▶ _TASK TO CARRY OUT_
Only the lines from the one with "low = [min(tuple(box.min)[i]" through the one with "zip(*points))), Vector(map(max, zip(*points)))" are to be restated, word for word, with both of them included.

▶ _DATASET EXCERPT_
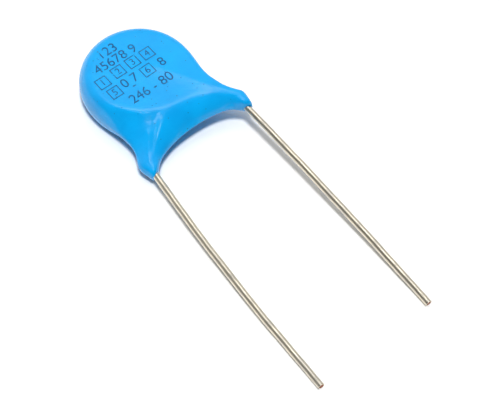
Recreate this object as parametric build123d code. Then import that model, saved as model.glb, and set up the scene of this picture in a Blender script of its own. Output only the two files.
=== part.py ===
from build123d import *
import math
import os

# Ceramic disc capacitor with two radial leads, lying flat as it comes to rest.
# Millimetres, +Z up, leads towards -Y. While it is built, X = 0 is midway between the leads,
# Y = 0 is level with the disc's centre and Z = 0 is the middle of the disc's thickness.
# The finished pieces are moved so that the origin is under the middle of the whole part.

# Ceramic disc and its two fired silver electrodes
ceramic_diameter = 8.6
ceramic_thickness = 1.8
electrode_thickness = 0.03
bare_margin = 0.4

# Lead wires
wire_diameter = 0.6
lead_pitch = 10.0
disc_offset = 0.45
wire_start_x = 1.0
wire_start_y = 0.1
knee_x = 3.4
knee_drop = 0.17
bend_inset = 0.18
bend_drop = 2.0
knee_radius = 1.6
bend_radius = 2.4
knee_softness = 0.3
bend_softness = 0.5
bow_radius = 90.0
front_lead_length = 24.05
front_lead_splay = 0.15
front_lead_bow = 0.14
front_bend_height = 0.62
back_lead_length = 24.55
back_lead_splay = 1.63
back_lead_bow = 0.3
back_bend_height = 0.48

# Solder over the inner end of each wire
solder_length = 3.2
solder_diameter = 0.9
solder_crest = 1.4
solder_edge = 0.03
solder_overhang = 0.5

# Epoxy coating
rim_coat = 0.7
face_coat = 0.8
wire_coat = 0.3
foot_coat = 0.32
leg_coat = 0.14
foot_taper = 0.07
shoulder_inset = 1.0
shoulder_drop = 0.3
crease_softness = 0.22
slope_start = 0.6
slope_length = 3.0
crest_half_width = 0.22
web_drop = 1.55
web_corner = 0.4
crotch_radius = 14.3
flank_fill = 5.0
face_fill = 4.3
web_fill = 0.75
leg_fill = 0.4
twist_length = 3.5
foot_height = 0.53
foot_drop = 3.18
foot_slant = 22.0
foot_trim_margin = 0.6
rim_fullness = 2.0
web_fullness = 1.2
fullness_drop = 0.5
fullness_length = 3.0
ridge_spread = 0.8
ridge_softness = 0.15
ridge_rise = 0.7
ridge_length = 1.5

# How finely the coating's skin is sectioned
fan_drop = 3.2
section_count = 33
face_points = 12
first_angle = 7.0
search_step = 0.05
halvings = 30
tiny = 1e-9

wire_radius = wire_diameter / 2
electrode_top = ceramic_thickness / 2 + electrode_thickness
wire_height = electrode_top + wire_radius
coat_radius = ceramic_diameter / 2 + rim_coat
face_height = ceramic_thickness / 2 + face_coat
ridge_height = wire_height + wire_radius + wire_coat - face_height
foot_half_height = wire_radius + foot_coat
foot_half_width = wire_radius + leg_coat
lead_x = lead_pitch / 2
crotch_y = -coat_radius - web_drop
foot_y = -coat_radius - foot_drop
fan_y = crotch_y - fan_drop
floor_z = -face_height - ridge_height
disc_center = (-disc_offset, 0.0)
wire_start = (wire_start_x - disc_offset, wire_start_y)
knee = (knee_x, -coat_radius - knee_drop)
bend = (lead_x - bend_inset, -coat_radius - bend_drop)
leg_end = (lead_x, fan_y)


# Soft geometry in plan

def soft_min(a, b, width):
    """The smaller of two distances, rounded where they are nearly equal."""
    overlap = max(width - abs(a - b), 0.0) / width
    return min(a, b) - overlap * overlap * width / 4


def soft_max(a, b, width):
    return -soft_min(-a, -b, width)


def soft_step(t):
    t = min(max(t, 0.0), 1.0)
    return t * t * (3 - 2 * t)


def run_distance(x, y, start, end):
    """Distance in plan from a point to a straight run of wire."""
    dx, dy = end[0] - start[0], end[1] - start[1]
    along = ((x - start[0]) * dx + (y - start[1]) * dy) / (dx * dx + dy * dy)
    along = min(max(along, 0.0), 1.0)
    return math.hypot(x - start[0] - along * dx, y - start[1] - along * dy)


def leg_distance(x, y):
    """Distance to either wire outside the disc."""
    x = abs(x)
    upper, lower = run_distance(x, y, knee, bend), run_distance(x, y, bend, leg_end)
    return soft_min(upper, lower, bend_softness)


def wire_distance(x, y, side):
    """Distance to the wire on one face, from its soldered end on: side is 1 for the front."""
    inner = run_distance(x * side, y, wire_start, knee)
    outer = run_distance(x * side, y, knee, bend) if x * side > 0 else math.inf
    return soft_min(inner, outer, knee_softness)


def leg_x(y):
    """How far out the wire's axis is at a height below the disc."""
    if y > bend[1]:
        return bend[0] + (y - bend[1]) * (knee[0] - bend[0]) / (knee[1] - bend[1])
    return min(bend[0] + (bend[1] - y) * (lead_x - bend[0]) / (bend[1] - fan_y), lead_x)


def foot_end(y):
    """Rises from 0 at the bend to 1 where the coating ends."""
    return soft_step((bend[1] - y) / (foot_drop - bend_drop))


def outline(x, y):
    """Signed distance in plan to the coating's outer edge, negative inside."""
    disc = math.hypot(x - disc_center[0], y - disc_center[1]) - coat_radius
    leg = leg_distance(x, y) - foot_half_width + foot_taper * foot_end(y)
    crotch = crotch_radius - math.hypot(x, y - crotch_y + crotch_radius)
    web = soft_max(crotch, abs(x) - leg_x(y), web_corner)
    return soft_min(soft_min(disc, leg, flank_fill), web, web_fill)


def face_edge(x, y, side):
    """Signed distance to the edge of one flat face, which the film over the wire draws out."""
    center_y = disc_center[1] - shoulder_drop
    disc = math.hypot(x - disc_center[0], y - center_y) - coat_radius + shoulder_inset
    wire = min(wire_distance(x, y, side), run_distance(x * side, y, bend, leg_end))
    return soft_min(disc, wire - crest_half_width, face_fill)


def mid_height(x, y):
    """The film between the wires twists, from the back wire up to the front one."""
    twist = soft_step((knee[1] + twist_length / 2 - y) / twist_length)
    return foot_height * twist * min(max(x / lead_x, -1.0), 1.0)


def ridge(x, y, side):
    """How far the film stands proud of the face over its wire."""
    away = math.hypot(wire_distance(x, y, side), ridge_softness) - ridge_softness
    begun = soft_step((wire_start[1] + ridge_rise - y) / ridge_length)
    return ridge_height * math.exp(-away / ridge_spread) * begun


def skin_height(x, y, side):
    """Height of the skin above the mid plane on one face, taken outwards on that face."""
    edge = max(-outline(x, y), 0.0)
    gap = face_edge(x, y, side)
    gap = (gap + math.hypot(gap, crease_softness)) / 2
    middle = mid_height(x, y) * side
    leg = soft_step((knee[1] + slope_start - y) / slope_length)
    half_height = foot_half_height - foot_taper * foot_end(y)
    crest = (face_height + ridge(x, y, side)) * (1 - leg) + (foot_height + half_height) * leg
    below = soft_step((disc_center[1] - fullness_drop - y) / fullness_length)
    fullness = rim_fullness + (web_fullness - rim_fullness) * below
    film = middle + (crest - middle) * swell(edge / (edge + gap + tiny), fullness)
    over_leg = swell(edge / (edge + leg_distance(x, y) + tiny), rim_fullness)
    sleeve = middle + half_height * over_leg
    return soft_max(film, sleeve, leg_fill * over_leg + tiny)


def swell(t, fullness):
    """Rises from 0 at the edge to 1 on the face, upright at first and level at last."""
    return (1 - (1 - min(t, 1.0)) ** fullness) ** (1 / fullness)


# Coating

def edge_crossings(angle):
    """Where a ray from the fan's pivot enters and leaves the coating."""
    dx, dy = math.cos(angle), math.sin(angle)
    count = int((coat_radius - fan_y + coat_radius) / search_step)
    reach = [i * search_step for i in range(1, count)]
    inside = [r for r in reach if outline(dx * r, fan_y + dy * r) < 0]
    first, last = inside[0], inside[-1]
    ends = []
    for near, far in ((first - search_step, first), (last + search_step, last)):
        for _ in range(halvings):
            middle = (near + far) / 2
            if outline(dx * middle, fan_y + dy * middle) < 0:
                far = middle
            else:
                near = middle
        ends.append((near + far) / 2)
    return ends


def coating_section(angle):
    """One closed section of the skin, in an upright plane through the fan's pivot."""
    inner, outer = edge_crossings(angle)
    faces = {1: [], -1: []}
    for i in range(face_points + 1):
        reach = (inner + outer) / 2 + (outer - inner) / 2 * math.cos(math.pi * i / face_points)
        x, y = reach * math.cos(angle), fan_y + reach * math.sin(angle)
        for side, points in faces.items():
            at_edge = i in (0, face_points)
            height = mid_height(x, y) if at_edge else side * skin_height(x, y, side)
            points.append(Vector(x, y, height))
    steps = [i / face_points for i in range(face_points + 1)]
    front = Edge.make_spline(faces[1], parameters=steps)
    back = Edge.make_spline(faces[-1][::-1], parameters=steps)
    return Wire([front, back])


def foot_trim(side):
    """Block that trims one foot square across the wire, its lip longer on the outer side."""
    slant = math.radians(foot_slant)
    normal = Vector(-side * math.sin(slant), -math.cos(slant), 0)
    plane = Plane(origin=(side * lead_x, foot_y, 0), x_dir=(0, 0, 1), z_dir=normal)
    width = 2 * (foot_half_width + foot_trim_margin)
    height = 2 * face_height
    return plane * Box(height, width, width, align=(Align.CENTER, Align.CENTER, Align.MIN))


def coating_skin():
    """Outer form of the coating, lofted through sections fanned from foot to foot."""
    last = math.radians(180 - first_angle)
    first = math.radians(first_angle)
    angles = [first + (last - first) * i / (section_count - 1) for i in range(section_count)]
    return Solid.make_loft([coating_section(angle) for angle in angles])


# Pieces inside

def turned_over(shape, side):
    """Back pieces are the front ones turned half a turn about the Y axis."""
    return shape if side > 0 else Rot(0, 180, 0) * shape


def electrode_disc(side):
    radius = ceramic_diameter / 2 - bare_margin
    height = side * (ceramic_thickness / 2 + electrode_thickness / 2)
    return Pos(*disc_center, height) * Cylinder(radius, electrode_thickness)


def lead_path(side, length, splay, bow, bend_height):
    """Centre line of a lead: across its electrode, out to the foot and down to the floor."""
    tip = Vector(lead_x + splay, bend[1] - length, side * (floor_z + wire_radius))
    start = Vector(*bend, bend_height)
    run = tip - start
    first, second = start + run / 3, start + run * 2 / 3
    outward = Vector(bow, 0, 0)
    points = [
        (*wire_start, wire_height),
        (*knee, wire_height),
        start,
        first + outward,
        second + outward,
        tip,
    ]
    return FilletPolyline(points, radius=[knee_radius, bend_radius, bow_radius, bow_radius])


def lead_wire(side, length, splay, bow, bend_height):
    path = lead_path(side, length, splay, bow, bend_height)
    section = Plane(origin=path @ 0, z_dir=path % 0) * Circle(wire_radius)
    return turned_over(sweep(section, path), side)


def solder_joint(side, wire):
    """Bead of solder along the wire's end, flat where it wets the electrode."""
    along = Vector(knee[0] - wire_start[0], knee[1] - wire_start[1], 0).normalized()
    middle = Vector(*wire_start, wire_height) + along * (solder_length / 2 - solder_overhang)
    plane = Plane(origin=middle, x_dir=along, z_dir=(0, 0, 1))
    end, crest, edge = solder_length / 2, solder_crest / 2, wire_radius + solder_edge
    points = [(crest, solder_diameter / 2), (end, edge), (end, 0)]
    mirrored = [(-x, y) for x, y in reversed(points)]
    bead = plane * revolve(make_face(Polyline(*points, *mirrored, close=True)), Axis.X)
    upright = (Align.CENTER, Align.CENTER, Align.MIN)
    above = Box(solder_length, solder_length, solder_diameter, align=upright)
    above = Pos(middle.X, middle.Y, electrode_top) * above
    return turned_over(bead & above, side) - wire


def build():
    """Every piece by its name."""
    front_lead = lead_wire(
        1, front_lead_length, front_lead_splay, front_lead_bow, front_bend_height
    )
    back_lead = lead_wire(
        -1, back_lead_length, back_lead_splay, back_lead_bow, back_bend_height
    )
    inner = {
        "ceramic_disc": Pos(*disc_center, 0) * Cylinder(ceramic_diameter / 2, ceramic_thickness),
        "front_electrode": electrode_disc(1),
        "back_electrode": electrode_disc(-1),
        "front_lead": front_lead,
        "back_lead": back_lead,
        "front_solder_joint": solder_joint(1, front_lead),
        "back_solder_joint": solder_joint(-1, back_lead),
    }
    coating = coating_skin() - [foot_trim(1), foot_trim(-1), *inner.values()]
    return {"epoxy_coating": coating, **inner}


def write(pieces):
    """Moves the origin under the middle of the part and writes each piece to its own file."""
    os.makedirs("parts", exist_ok=True)
    boxes = [piece.bounding_box() for piece in pieces.values()]
    low = [min(tuple(box.min)[i] for box in boxes) for i in range(3)]
    high = [max(tuple(box.max)[i] for box in boxes) for i in range(3)]
    move = (-(low[0] + high[0]) / 2, -(low[1] + high[1]) / 2, -low[2])
    print("moved by", [round(value, 4) for value in move])
    for name, piece in pieces.items():
        export_step(Pos(*move) * piece, f"parts/{name}.step")


write(build())
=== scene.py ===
# %% [markdown]
# # A ceramic disc capacitor
# A small round capacitor, dipped in blue epoxy, lies on a white table with its two uncut leads.
# The construction comes from the packed frame, in metres. This lesson dresses it: the glossy
# skin of the dip, the tinned wires with the marks of the machine that straightened them, and the
# print on the face.

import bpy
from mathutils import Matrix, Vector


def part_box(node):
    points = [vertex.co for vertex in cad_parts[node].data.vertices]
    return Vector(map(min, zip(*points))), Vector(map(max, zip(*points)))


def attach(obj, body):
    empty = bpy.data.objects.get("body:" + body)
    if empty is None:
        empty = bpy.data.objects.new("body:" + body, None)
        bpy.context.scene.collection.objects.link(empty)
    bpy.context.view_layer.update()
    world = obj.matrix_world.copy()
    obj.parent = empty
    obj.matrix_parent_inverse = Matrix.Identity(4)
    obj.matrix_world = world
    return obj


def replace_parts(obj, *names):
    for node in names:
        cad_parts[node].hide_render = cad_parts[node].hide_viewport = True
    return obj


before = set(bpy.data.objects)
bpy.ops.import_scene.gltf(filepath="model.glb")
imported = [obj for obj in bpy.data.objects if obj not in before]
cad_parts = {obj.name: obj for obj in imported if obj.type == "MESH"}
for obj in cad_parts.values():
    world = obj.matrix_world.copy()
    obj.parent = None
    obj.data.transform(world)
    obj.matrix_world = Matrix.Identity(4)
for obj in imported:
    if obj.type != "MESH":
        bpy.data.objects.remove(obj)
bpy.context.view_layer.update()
print("nodes:", ", ".join(sorted(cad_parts)))

# %% Libraries and units
import math

import bpy
import numpy as np
from mathutils import Matrix, Vector

mm = 0.001
scene = bpy.context.scene
scene.view_settings.view_transform = "Standard"

# %% [markdown]
# ## The part's own axes
# The dip is symmetrical about the wires, not about the bounding box. So every form below is
# worked out in millimetres from a point midway between the leads, level with the ceramic disc
# and in the middle of its thickness. The disc's box in the frame tells where that point is.

# %% Find the middle of the part
disc_offset = 0.45
disc_low, disc_high = (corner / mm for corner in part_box("ceramic_disc"))
coat_low, coat_high = (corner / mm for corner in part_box("epoxy_coating"))
disc_middle = (disc_low + disc_high) / 2
middle = disc_middle + Vector((disc_offset, 0, 0))


def placed(mesh):
    """Scales a mesh from millimetres to metres and moves it to its place in the frame."""
    mesh.transform(Matrix.Translation(middle * mm) @ Matrix.Scale(mm, 4))
    return mesh


print("middle of the part in mm:", [round(value, 3) for value in middle])

# %% [markdown]
# ## Arithmetic that writes nodes
# A rule such as the shape of the dip is easiest to read as plain arithmetic. This class wraps
# a socket, so that an expression on it adds the Math nodes. The functions after it take
# sockets, numbers or arrays alike, so one rule serves Python and the node tree.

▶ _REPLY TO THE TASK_
    low = [min(tuple(box.min)[i] for box in boxes) for i in range(3)]
    high = [max(tuple(box.max)[i] for box in boxes) for i in range(3)]
    move = (-(low[0] + high[0]) / 2, -(low[1] + high[1]) / 2, -low[2])
    print("moved by", [round(value, 4) for value in move])
    for name, piece in pieces.items():
        export_step(Pos(*move) * piece, f"parts/{name}.step")


write(build())
=== scene.py ===
# %% [markdown]
# # A ceramic disc capacitor
# A small round capacitor, dipped in blue epoxy, lies on a white table with its two uncut leads.
# The construction comes from the packed frame, in metres. This lesson dresses it: the glossy
# skin of the dip, the tinned wires with the marks of the machine that straightened them, and the
# print on the face.

import bpy
from mathutils import Matrix, Vector


def part_box(node):
    points = [vertex.co for vertex in cad_parts[node].data.vertices]
    return Vector(map(min, zip(*points))), Vector(map(max, zip(*points)))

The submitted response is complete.